If you put Brian Eno, Toby Driver, Robert Fripp, Ornette Coleman, Mats Gustafsson and John Zorn into a blender, you might just come up with something close to Kurushimi. It's warped, but wonderfully so. One of my favourite moments comes when the chaos suddenly takes on a dub tone. As I hadn't been paying attention to the track titles, I was unaware this was actually titled Chaos Dub, which drew a wry smile from me. You can't say the band aren't being upfront with what they're playing. Of course, like almost everything else on this album, its stay is short. In fact, the brevity and brutality of most of the tracks makes it easy to make a comparison with grindcore, which the band acknowledge when they describe themselves as "a violent instrumental assault of grindcore, free jazz, noise rock and everything in-between." These bite-sized slices of violent instrumentals are absolutely delicious, and very more-ish. Almost addictive, in fact, as I seem to keep coming back to this album, over and over again.

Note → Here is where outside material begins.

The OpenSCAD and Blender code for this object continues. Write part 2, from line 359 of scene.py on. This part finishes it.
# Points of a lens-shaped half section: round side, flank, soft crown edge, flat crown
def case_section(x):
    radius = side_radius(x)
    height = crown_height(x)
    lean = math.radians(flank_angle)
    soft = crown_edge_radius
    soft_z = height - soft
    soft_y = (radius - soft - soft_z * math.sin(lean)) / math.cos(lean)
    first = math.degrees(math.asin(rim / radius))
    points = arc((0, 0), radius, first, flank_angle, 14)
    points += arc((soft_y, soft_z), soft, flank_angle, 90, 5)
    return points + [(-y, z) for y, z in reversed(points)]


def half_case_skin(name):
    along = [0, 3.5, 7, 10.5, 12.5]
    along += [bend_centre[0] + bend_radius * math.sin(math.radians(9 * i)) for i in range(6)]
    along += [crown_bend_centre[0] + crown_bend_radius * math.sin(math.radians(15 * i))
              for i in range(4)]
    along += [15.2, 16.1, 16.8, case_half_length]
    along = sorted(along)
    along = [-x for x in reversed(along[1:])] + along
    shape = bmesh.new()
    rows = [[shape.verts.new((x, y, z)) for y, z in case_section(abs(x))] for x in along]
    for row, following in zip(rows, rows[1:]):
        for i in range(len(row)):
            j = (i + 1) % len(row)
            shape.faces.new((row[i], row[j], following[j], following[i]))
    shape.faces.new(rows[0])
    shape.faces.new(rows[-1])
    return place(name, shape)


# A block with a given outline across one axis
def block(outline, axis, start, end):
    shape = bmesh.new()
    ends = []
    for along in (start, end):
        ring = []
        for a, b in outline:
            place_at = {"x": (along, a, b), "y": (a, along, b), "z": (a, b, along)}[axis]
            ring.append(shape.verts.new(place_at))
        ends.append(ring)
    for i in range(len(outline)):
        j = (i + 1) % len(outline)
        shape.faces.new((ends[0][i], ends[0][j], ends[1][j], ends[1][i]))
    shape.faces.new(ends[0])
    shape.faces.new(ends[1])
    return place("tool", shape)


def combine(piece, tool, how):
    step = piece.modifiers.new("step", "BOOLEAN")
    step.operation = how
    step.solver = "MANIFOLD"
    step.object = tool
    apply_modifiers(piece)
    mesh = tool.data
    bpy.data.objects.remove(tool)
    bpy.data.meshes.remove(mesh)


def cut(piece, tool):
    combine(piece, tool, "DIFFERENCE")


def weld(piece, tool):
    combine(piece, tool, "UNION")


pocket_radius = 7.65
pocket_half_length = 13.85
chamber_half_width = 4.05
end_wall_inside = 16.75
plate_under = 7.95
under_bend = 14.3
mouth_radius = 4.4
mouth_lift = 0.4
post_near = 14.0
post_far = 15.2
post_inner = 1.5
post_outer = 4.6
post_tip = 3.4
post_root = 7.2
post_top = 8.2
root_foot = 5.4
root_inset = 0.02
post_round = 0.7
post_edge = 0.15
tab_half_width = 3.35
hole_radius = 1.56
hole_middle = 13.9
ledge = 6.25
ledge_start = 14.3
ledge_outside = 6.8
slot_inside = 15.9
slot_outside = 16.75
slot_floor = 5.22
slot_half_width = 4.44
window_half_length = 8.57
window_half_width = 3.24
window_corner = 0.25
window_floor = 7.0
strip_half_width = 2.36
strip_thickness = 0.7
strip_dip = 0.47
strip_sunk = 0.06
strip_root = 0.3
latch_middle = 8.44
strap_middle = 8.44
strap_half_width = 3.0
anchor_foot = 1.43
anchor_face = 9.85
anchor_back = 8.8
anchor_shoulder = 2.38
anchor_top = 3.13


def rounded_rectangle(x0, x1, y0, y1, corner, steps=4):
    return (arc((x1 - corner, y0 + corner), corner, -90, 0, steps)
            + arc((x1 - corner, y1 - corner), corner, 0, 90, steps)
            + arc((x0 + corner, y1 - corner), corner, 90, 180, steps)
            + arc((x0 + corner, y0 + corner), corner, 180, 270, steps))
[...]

Given I've not (yet) listened to every Kurushimi release, I can't say it is their best thus far - but I can say, without any hesitation or doubt, that it is the best I've heard. It's still improvised, it's still pretty loose, it still has aggressive moments, but it sounds more upbeat. On the face of it Chaos Remains sounds like a bunch of musicians coming together from their main gigs (and in a way, they are almost a sort of supergroup of the Sydney underground scene) and simply having fun. Without meaning to demean their musical creations, they all show up and then improvise within some basic parameters, to churn out an album. But while it might not be so methodical, structured or conceptualised as the other bands the Kurushimi musicians play for, Chaos Remains was clearly a lot of fun to make ? and that makes it a lot of fun to listen to.